Tremaine Emory describes his streetwear label Denim Tears as African-American sportswear. But it’s a brand for all cultures driven by Emory’s desire to educate, empower and unite anyone and everyone open to learning more about the plight of Black people and the Black American experience. Essentially, Denim Tears is the celebration of the African-American community.
As a start to the year, Emory’s Denim Tears and Levi’s got together for a collaboration focusing on the story of cotton in America and how its history is intertwined with the legacy of slavery. Pieces from the range including a jacket, jeans and hat were printed with cotton wreath motifs found on artist Kara Walker’s Instagram. Additionally, a campaign video shot by Emory’s father in Harlem, Georgia accompanied the drop — it featured Tremaine’s grandmothers discussing their experiences as African Americans.

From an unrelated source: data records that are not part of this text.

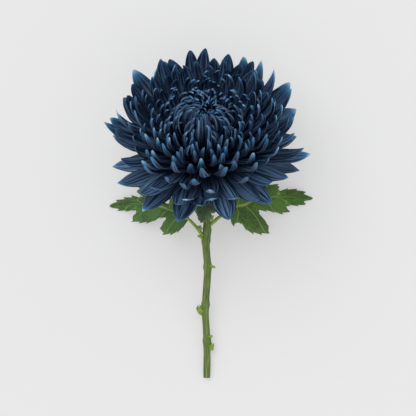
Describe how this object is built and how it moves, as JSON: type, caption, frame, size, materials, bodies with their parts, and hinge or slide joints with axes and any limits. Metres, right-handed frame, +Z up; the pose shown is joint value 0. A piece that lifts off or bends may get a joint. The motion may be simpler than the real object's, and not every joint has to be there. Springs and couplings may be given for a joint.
{
  "type": "disbud chrysanthemum cut flower",
  "caption": "Cut chrysanthemum with one large incurving bloom, lying down on a leafy, slightly bent stem.",
  "frame": {"origin": "middle of the footprint, on the surface the flower lies on", "axes": "+Z up from that surface; +Y along the stem from its cut end towards the bloom; +X to the right seen from above with the bloom at the far end"},
  "size_m": [0.1434, 0.2285, 0.1195],
  "materials": {
    "guard_floret": "satin petal skin, long fine veins, pale blue tips",
    "inner_floret": "satin petal skin, ridged grey-blue backs, light blue hooded tips",
    "leaf": "matt leaf with light raised veins",
    "stem": "satin green, ribbed lengthwise",
    "receptacle": "matt green with papery bract edges",
    "bud": "matt light green scales"
  },
  "bodies": {
    "root": {"bud_foot_right": "bud", "bud_left_axil": "bud", "bud_lower_left": "bud", "bud_right_axil": "bud", "floret_whorl_1": "inner_floret", "floret_whorl_2": "inner_floret", "floret_whorl_3": "inner_floret", "floret_whorl_4": "inner_floret", "floret_whorl_5": "inner_floret", "floret_whorl_6": "inner_floret", "floret_whorl_7": "inner_floret", "floret_whorl_8": "inner_floret", "guard_floret_a1": "guard_floret", "guard_floret_a10": "guard_floret", "guard_floret_a11": "guard_floret", "guard_floret_a12": "guard_floret", "guard_floret_a13": "guard_floret", "guard_floret_a2": "guard_floret", "guard_floret_a3": "guard_floret", "guard_floret_a4": "guard_floret", "guard_floret_a5": "guard_floret", "guard_floret_a6": "guard_floret", "guard_floret_a7": "guard_floret", "guard_floret_a8": "guard_floret", "guard_floret_a9": "guard_floret", "guard_floret_b1": "guard_floret", "guard_floret_b10": "guard_floret", "guard_floret_b11": "guard_floret", "guard_floret_b12": "guard_floret", "guard_floret_b13": "guard_floret", "guard_floret_b2": "guard_floret", "guard_floret_b3": "guard_floret", "guard_floret_b4": "guard_floret", "guard_floret_b5": "guard_floret", "guard_floret_b6": "guard_floret", "guard_floret_b7": "guard_floret", "guard_floret_b8": "guard_floret", "guard_floret_b9": "guard_floret", "guard_floret_c1": "guard_floret", "guard_floret_c10": "guard_floret", "guard_floret_c11": "guard_floret", "guard_floret_c12": "guard_floret", "guard_floret_c13": "guard_floret", "guard_floret_c2": "guard_floret", "guard_floret_c3": "guard_floret", "guard_floret_c4": "guard_floret", "guard_floret_c5": "guard_floret", "guard_floret_c6": "guard_floret", "guard_floret_c7": "guard_floret", "guard_floret_c8": "guard_floret", "guard_floret_c9": "guard_floret", "leaf_left": "leaf", "leaf_right": "leaf", "leaf_upper": "leaf", "receptacle": "receptacle", "stem": "stem"}
  },
  "joints": []
}
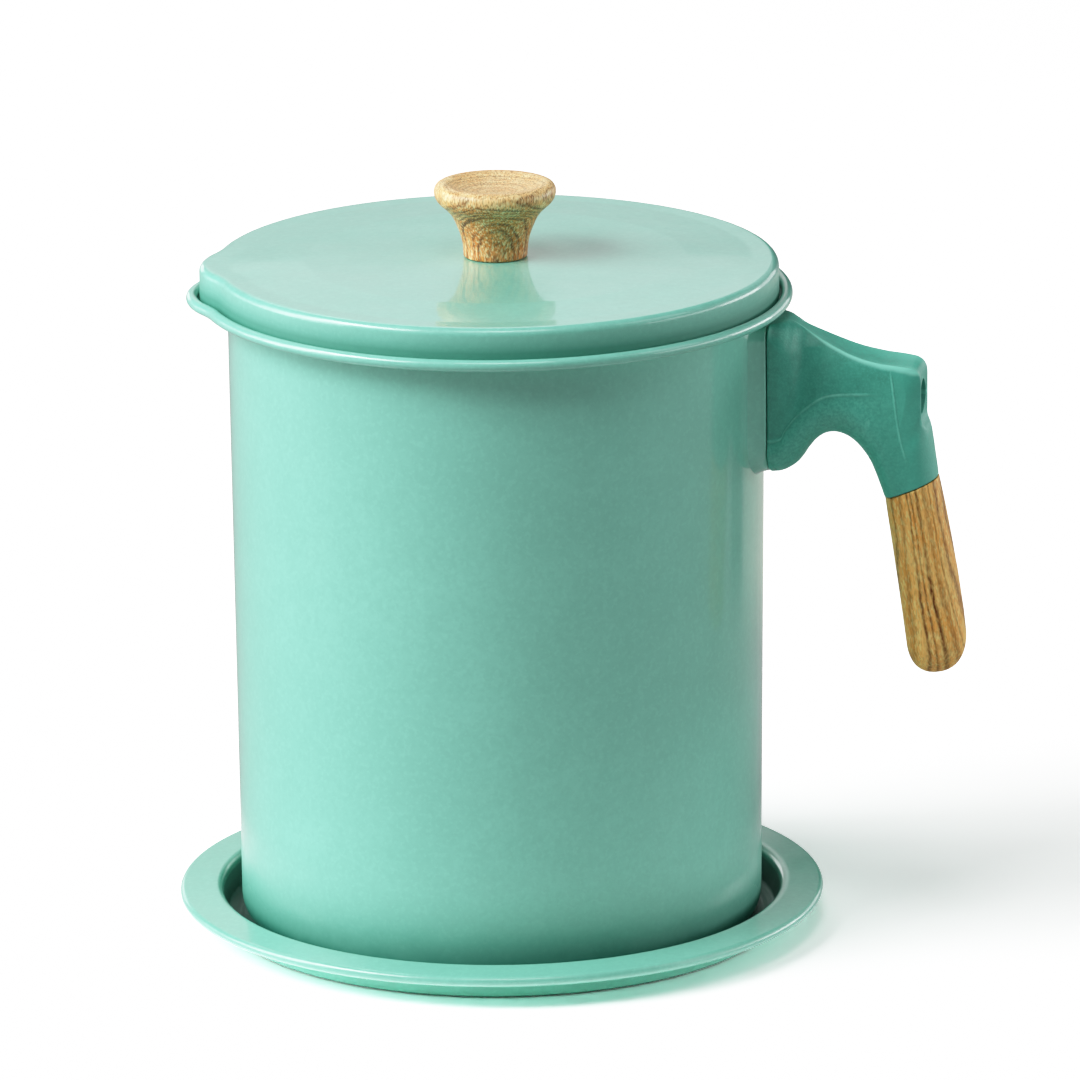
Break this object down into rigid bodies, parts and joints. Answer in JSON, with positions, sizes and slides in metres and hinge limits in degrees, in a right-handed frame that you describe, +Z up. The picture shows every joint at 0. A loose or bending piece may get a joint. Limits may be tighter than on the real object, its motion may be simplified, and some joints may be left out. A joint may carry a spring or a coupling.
{
  "type": "grease container",
  "caption": "Round enamelled grease pot with a pouring nose, side handle and flat lid with a wooden knob, a hanging strainer cup inside, standing in a flanged drip tray.",
  "frame": {"origin": "centre of the drip tray's flat underside, on the pot's axis", "axes": "+Z up, out of the pot's mouth; +X from the pot's axis along the handle"},
  "size_m": [0.1785, 0.1454, 0.1701],
  "materials": {
    "mint_enamel": "glossy mint green enamel paint on pressed sheet steel, satin on the tray's flange",
    "green_phenolic": "finely textured deep green moulded phenolic",
    "wood_grip": "satin golden brown wood with dark lengthwise grain",
    "wood_knob": "satin light brown turned wood with fine grain",
    "steel": "bright zinc plated steel",
    "brass": "turned brass",
    "stainless": "brushed stainless steel",
    "steel_mesh": "fine woven stainless wire"
  },
  "bodies": {
    "tray": {"tray": "mint_enamel"},
    "pot": {"pot_body": "mint_enamel", "handle_bracket": "mint_enamel", "bracket_boss": "steel", "handle_arm": "green_phenolic", "handle_grip": "wood_grip", "handle_screw": "steel", "handle_washer": "steel"},
    "strainer": {"strainer_cup": "stainless", "strainer_mesh": "steel_mesh", "mesh_ring": "stainless"},
    "lid": {"lid": "mint_enamel", "knob": "wood_knob", "knob_insert": "brass", "knob_screw": "steel", "knob_washer": "steel"}
  },
  "joints": [
    {"name": "pot_lift", "type": "slide", "parent": "tray", "child": "pot", "axis": [0, 0, 1], "range_m": [0, 0.06]},
    {"name": "strainer_lift", "type": "slide", "parent": "pot", "child": "strainer", "axis": [0, 0, 1], "range_m": [0, 0.075]},
    {"name": "lid_lift", "type": "slide", "parent": "strainer", "child": "lid", "axis": [0, 0, 1], "range_m": [0, 0.06]}
  ]
}
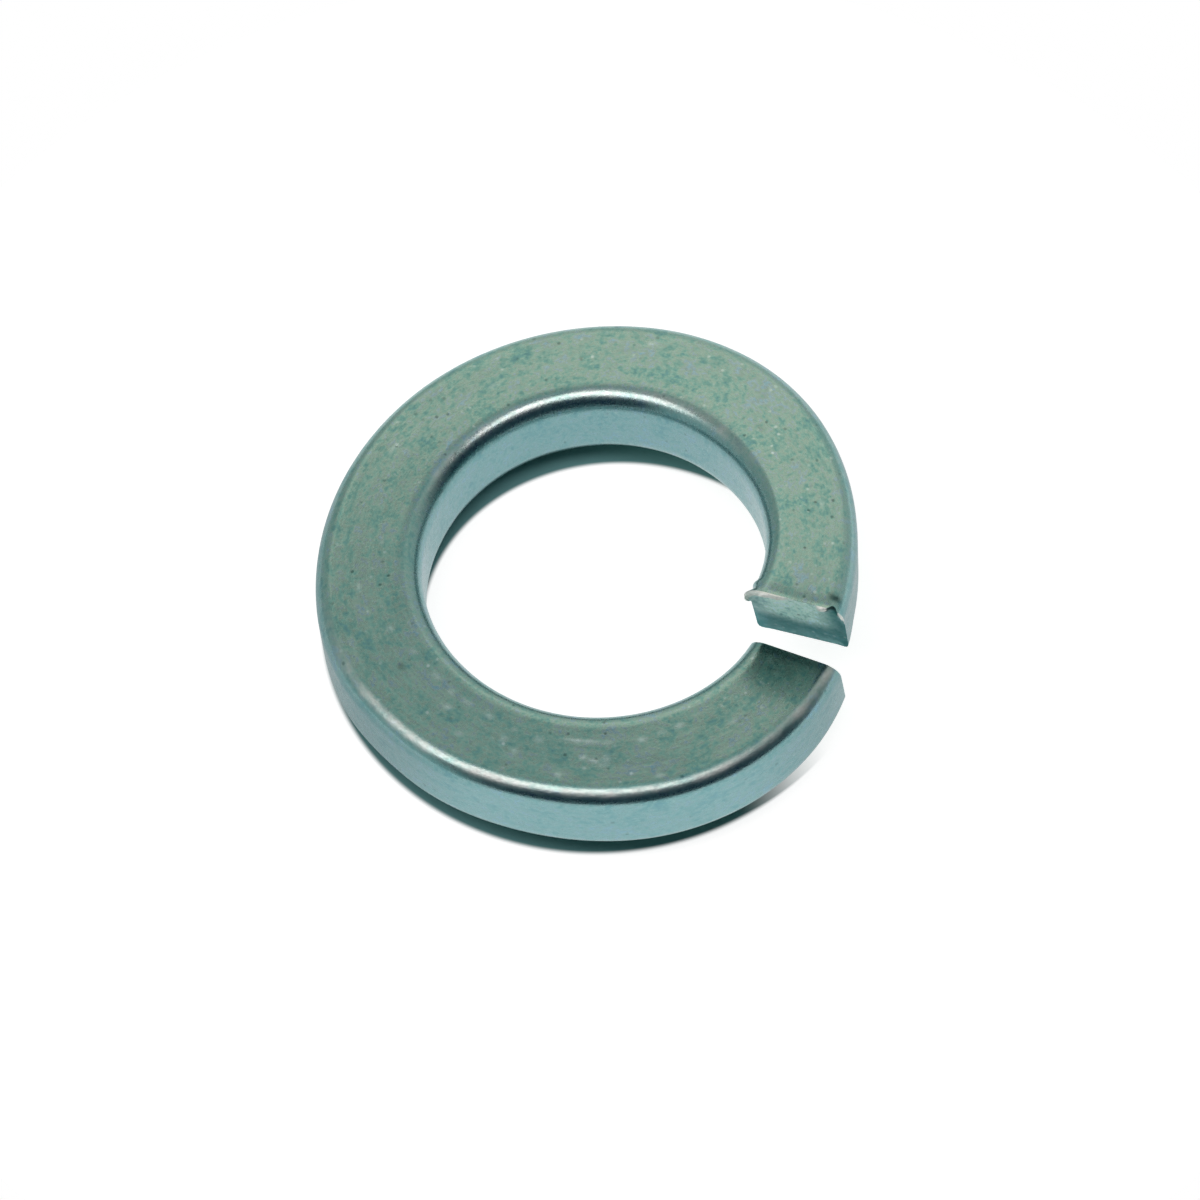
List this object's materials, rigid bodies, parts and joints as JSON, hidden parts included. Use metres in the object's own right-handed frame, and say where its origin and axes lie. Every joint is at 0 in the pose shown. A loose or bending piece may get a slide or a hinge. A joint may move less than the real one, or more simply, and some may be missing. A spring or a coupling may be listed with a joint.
{
  "type": "spring lock washer",
  "caption": "Split helical spring lock washer: one turn of thick keystone-section steel wire, sheared at a slant and sprung open, zinc plated.",
  "frame": {"origin": "on the bore axis, level with the lowest point of the low end", "axes": "+Z along the bore axis, towards the high end; +X through the middle of the split; seen from above the coil climbs clockwise from the low end at -Y to the high end at +Y"},
  "size_m": [0.0398, 0.0398, 0.012],
  "materials": {
    "zinc_plated_steel": "bright zinc plating with a clear bluish passivation, satin on the bearing faces and smoother on the drawn side walls"
  },
  "bodies": {
    "root": {"lock_washer": "zinc_plated_steel"}
  },
  "joints": []
}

When racial tensions in the U.S. hit a boiling point due to the murders of Ahmaud Arbery, Breonna Taylor, and George Floyd, Emory was collaborating with Converse. He also urged Nike (Converse’s parent company) to do more than just donate money to fight systemic racism. As a result, Emory and Converse tapped artist Hank Willis Thomas’ organization For Freedoms for some graphic works surrounding Emory’s shoe release. The partnership delivered uplifting and educational imagery to encourage the Black community to vote on election day.
As for the collaborative Converse sneaker, the classic Chuck 70 became the model of choice. Emory designed the pair with red, black and green — the colors of Marcus Garvey’s Pan-African Flag. However, the actual stars and stripes printed on the shoe came from artist David Hammons’ African-American Flag work which is also inspired by Garvey’s design. At its core, the shoe along with its colors and flag motif symbolize "bloodshed of justice seekers, the Black race and African land," respectively, as Emory explains.